**Record set**:
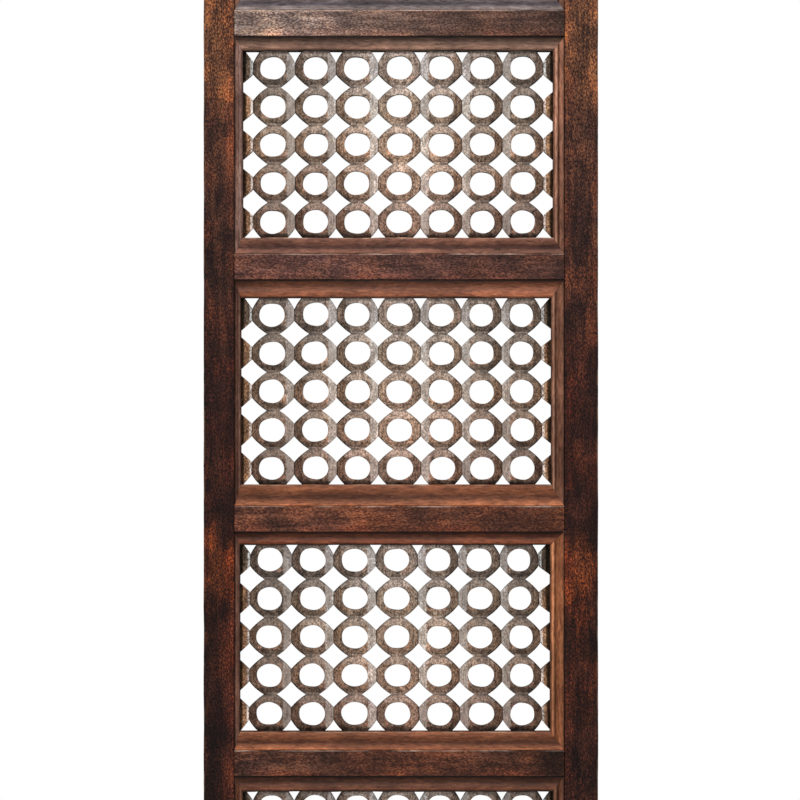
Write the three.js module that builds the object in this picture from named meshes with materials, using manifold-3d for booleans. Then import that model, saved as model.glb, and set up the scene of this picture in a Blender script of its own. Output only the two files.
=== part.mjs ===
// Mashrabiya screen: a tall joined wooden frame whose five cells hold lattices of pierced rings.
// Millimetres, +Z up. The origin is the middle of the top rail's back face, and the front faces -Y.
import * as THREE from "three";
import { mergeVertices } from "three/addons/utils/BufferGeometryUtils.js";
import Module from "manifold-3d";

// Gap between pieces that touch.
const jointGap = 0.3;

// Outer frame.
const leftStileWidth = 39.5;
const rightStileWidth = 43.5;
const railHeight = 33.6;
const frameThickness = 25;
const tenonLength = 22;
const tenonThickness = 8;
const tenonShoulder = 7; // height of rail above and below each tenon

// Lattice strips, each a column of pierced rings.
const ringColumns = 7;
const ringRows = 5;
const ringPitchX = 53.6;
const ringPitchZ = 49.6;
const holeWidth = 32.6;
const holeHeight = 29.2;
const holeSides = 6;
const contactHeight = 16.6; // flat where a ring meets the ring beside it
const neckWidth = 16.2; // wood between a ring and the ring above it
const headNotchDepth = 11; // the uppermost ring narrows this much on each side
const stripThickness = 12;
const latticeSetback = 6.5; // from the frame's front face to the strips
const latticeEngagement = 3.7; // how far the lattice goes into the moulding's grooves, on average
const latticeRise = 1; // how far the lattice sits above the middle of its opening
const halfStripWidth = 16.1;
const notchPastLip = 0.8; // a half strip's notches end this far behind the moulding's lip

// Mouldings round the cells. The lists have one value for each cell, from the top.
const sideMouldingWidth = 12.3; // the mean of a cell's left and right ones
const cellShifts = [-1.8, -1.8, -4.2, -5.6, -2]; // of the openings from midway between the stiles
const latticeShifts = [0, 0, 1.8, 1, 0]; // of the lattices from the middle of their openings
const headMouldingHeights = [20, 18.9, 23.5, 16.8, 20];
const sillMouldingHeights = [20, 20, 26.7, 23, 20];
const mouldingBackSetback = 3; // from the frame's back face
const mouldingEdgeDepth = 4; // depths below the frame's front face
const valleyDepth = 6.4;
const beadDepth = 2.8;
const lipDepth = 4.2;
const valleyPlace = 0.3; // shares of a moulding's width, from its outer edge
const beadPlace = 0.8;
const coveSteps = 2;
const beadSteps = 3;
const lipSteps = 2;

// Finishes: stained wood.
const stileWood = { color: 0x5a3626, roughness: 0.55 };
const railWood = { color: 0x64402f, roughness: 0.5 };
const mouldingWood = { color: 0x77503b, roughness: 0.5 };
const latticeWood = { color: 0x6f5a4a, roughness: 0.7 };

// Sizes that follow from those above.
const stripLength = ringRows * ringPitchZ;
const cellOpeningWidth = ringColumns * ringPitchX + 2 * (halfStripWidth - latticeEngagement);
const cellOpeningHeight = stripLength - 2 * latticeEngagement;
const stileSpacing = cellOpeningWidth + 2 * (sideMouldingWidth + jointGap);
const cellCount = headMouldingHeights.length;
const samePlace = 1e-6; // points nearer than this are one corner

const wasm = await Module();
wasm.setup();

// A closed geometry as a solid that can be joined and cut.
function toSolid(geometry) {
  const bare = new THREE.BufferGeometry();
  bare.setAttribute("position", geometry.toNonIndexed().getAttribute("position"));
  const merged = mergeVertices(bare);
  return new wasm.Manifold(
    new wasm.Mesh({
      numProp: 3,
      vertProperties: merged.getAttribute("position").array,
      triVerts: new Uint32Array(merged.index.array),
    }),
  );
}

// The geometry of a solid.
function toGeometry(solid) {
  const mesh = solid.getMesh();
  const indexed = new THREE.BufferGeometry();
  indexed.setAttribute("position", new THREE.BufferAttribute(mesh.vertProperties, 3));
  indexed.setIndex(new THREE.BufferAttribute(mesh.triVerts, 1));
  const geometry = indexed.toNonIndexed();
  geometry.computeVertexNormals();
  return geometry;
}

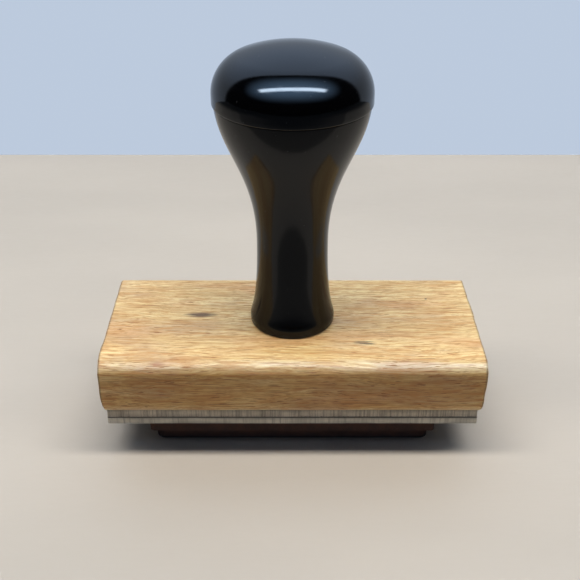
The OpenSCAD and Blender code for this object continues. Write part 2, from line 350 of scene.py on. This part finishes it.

**What to work on**: Give back the listing exactly, please, from its first line to the line containing "const tenonShoulder = 7;", inclusive, and nothing past that line.

**Full answer**:
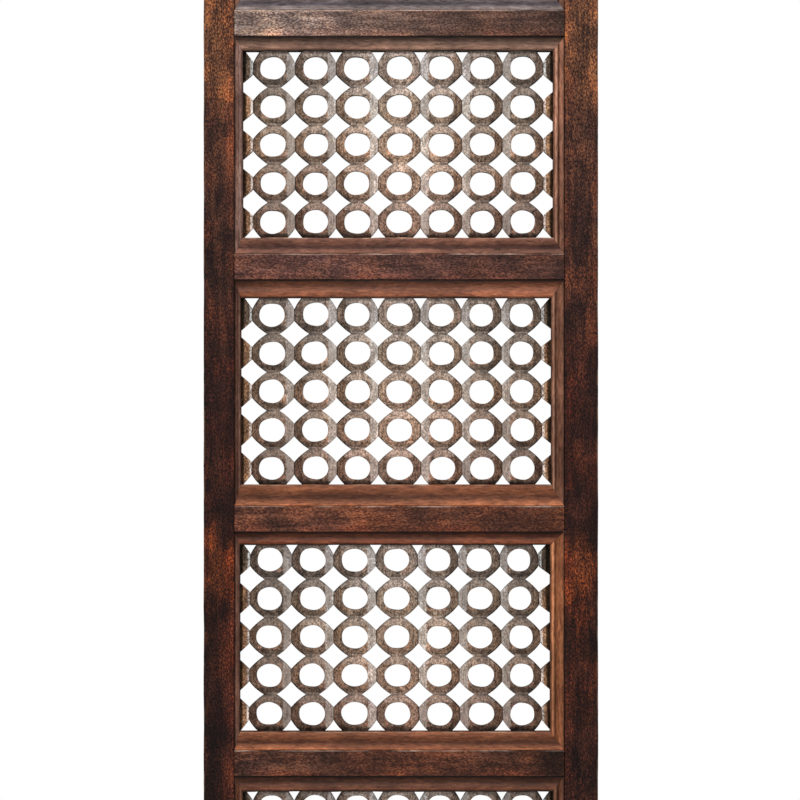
Write the three.js module that builds the object in this picture from named meshes with materials, using manifold-3d for booleans. Then import that model, saved as model.glb, and set up the scene of this picture in a Blender script of its own. Output only the two files.
=== part.mjs ===
// Mashrabiya screen: a tall joined wooden frame whose five cells hold lattices of pierced rings.
// Millimetres, +Z up. The origin is the middle of the top rail's back face, and the front faces -Y.
import * as THREE from "three";
import { mergeVertices } from "three/addons/utils/BufferGeometryUtils.js";
import Module from "manifold-3d";

// Gap between pieces that touch.
const jointGap = 0.3;

// Outer frame.
const leftStileWidth = 39.5;
const rightStileWidth = 43.5;
const railHeight = 33.6;
const frameThickness = 25;
const tenonLength = 22;
const tenonThickness = 8;
const tenonShoulder = 7; // height of rail above and below each tenon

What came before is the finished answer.